[Exercise description] Copy every line of the listing that holds the string "from".

[Dataset section]
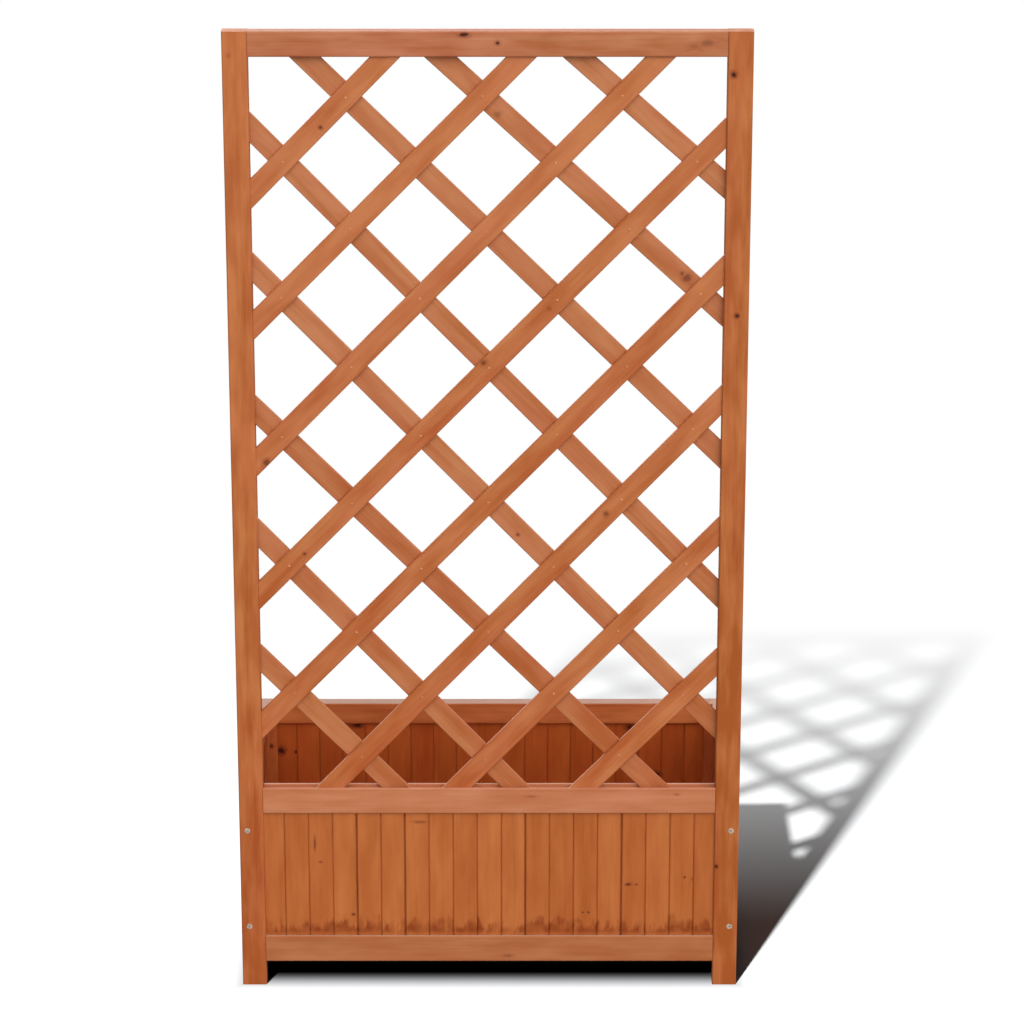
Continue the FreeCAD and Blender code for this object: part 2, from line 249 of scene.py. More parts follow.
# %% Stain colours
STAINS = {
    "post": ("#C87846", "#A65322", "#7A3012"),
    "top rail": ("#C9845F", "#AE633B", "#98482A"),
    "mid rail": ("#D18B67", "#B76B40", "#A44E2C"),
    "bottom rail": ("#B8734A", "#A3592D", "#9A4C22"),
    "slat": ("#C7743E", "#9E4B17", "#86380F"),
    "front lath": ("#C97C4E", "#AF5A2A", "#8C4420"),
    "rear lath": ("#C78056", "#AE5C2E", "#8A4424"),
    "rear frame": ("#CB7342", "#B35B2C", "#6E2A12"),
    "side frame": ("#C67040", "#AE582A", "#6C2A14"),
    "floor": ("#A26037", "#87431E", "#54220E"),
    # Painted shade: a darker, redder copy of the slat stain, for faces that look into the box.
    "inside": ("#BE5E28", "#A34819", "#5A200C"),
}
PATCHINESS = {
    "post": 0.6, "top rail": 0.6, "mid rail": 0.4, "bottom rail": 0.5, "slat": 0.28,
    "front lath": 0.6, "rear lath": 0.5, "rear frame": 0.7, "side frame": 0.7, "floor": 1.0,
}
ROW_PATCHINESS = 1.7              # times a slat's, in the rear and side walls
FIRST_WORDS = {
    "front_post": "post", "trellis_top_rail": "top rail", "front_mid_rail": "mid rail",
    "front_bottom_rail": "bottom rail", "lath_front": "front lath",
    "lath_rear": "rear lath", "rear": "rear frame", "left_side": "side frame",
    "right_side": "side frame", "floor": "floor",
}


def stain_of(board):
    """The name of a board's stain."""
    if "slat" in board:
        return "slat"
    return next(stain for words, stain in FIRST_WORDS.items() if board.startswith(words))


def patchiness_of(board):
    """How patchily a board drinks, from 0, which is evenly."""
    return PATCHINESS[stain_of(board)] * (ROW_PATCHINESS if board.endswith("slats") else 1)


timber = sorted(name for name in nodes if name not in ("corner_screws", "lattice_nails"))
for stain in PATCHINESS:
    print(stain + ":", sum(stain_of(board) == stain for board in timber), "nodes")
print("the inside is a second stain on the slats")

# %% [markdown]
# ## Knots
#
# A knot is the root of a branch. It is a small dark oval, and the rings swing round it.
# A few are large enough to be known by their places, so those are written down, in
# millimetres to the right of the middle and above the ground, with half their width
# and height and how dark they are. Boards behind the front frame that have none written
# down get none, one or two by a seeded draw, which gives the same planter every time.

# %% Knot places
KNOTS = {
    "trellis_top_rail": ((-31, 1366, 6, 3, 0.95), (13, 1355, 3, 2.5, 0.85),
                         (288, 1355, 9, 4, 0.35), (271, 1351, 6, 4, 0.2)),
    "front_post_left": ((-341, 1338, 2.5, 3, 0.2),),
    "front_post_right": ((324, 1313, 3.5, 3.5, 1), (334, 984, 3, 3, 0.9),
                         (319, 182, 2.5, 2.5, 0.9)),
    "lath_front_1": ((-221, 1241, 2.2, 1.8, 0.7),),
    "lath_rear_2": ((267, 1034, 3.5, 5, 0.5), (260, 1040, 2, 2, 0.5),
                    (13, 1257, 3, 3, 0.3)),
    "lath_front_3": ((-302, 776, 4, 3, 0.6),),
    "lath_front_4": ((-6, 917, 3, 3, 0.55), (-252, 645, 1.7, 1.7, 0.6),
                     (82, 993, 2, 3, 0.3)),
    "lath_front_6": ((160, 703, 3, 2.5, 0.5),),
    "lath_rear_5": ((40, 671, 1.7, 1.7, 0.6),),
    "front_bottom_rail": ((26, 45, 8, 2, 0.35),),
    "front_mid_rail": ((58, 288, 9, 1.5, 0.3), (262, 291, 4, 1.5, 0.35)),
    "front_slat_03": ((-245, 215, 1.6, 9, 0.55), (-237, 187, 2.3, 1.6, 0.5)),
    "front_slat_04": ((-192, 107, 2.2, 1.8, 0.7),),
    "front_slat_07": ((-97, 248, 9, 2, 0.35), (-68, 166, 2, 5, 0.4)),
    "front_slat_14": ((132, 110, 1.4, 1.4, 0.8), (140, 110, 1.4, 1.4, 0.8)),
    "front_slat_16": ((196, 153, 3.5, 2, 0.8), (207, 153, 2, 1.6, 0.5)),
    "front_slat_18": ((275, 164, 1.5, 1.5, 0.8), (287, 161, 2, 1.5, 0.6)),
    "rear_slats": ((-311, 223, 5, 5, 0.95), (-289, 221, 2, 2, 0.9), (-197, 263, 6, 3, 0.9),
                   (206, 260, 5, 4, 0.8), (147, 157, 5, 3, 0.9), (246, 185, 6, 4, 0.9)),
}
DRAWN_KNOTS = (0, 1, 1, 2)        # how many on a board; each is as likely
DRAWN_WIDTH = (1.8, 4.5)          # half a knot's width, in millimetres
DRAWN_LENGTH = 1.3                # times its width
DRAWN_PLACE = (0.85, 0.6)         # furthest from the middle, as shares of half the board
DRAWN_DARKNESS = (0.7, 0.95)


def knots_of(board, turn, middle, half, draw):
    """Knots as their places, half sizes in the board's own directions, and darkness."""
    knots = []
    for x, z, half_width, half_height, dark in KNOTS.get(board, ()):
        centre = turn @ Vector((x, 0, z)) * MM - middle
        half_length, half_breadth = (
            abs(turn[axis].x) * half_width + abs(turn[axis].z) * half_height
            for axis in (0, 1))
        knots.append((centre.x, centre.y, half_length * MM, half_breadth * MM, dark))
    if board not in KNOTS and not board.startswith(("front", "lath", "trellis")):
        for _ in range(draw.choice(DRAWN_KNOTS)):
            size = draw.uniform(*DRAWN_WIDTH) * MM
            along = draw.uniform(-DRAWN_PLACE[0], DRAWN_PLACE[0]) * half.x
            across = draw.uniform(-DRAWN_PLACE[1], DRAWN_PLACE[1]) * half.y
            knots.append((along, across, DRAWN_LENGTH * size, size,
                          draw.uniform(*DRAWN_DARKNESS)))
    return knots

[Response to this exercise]
Continue the FreeCAD and Blender code for this object: part 2, from line 249 of scene.py. More parts follow.
    """How patchily a board drinks, from 0, which is evenly."""
DRAWN_PLACE = (0.85, 0.6)         # furthest from the middle, as shares of half the board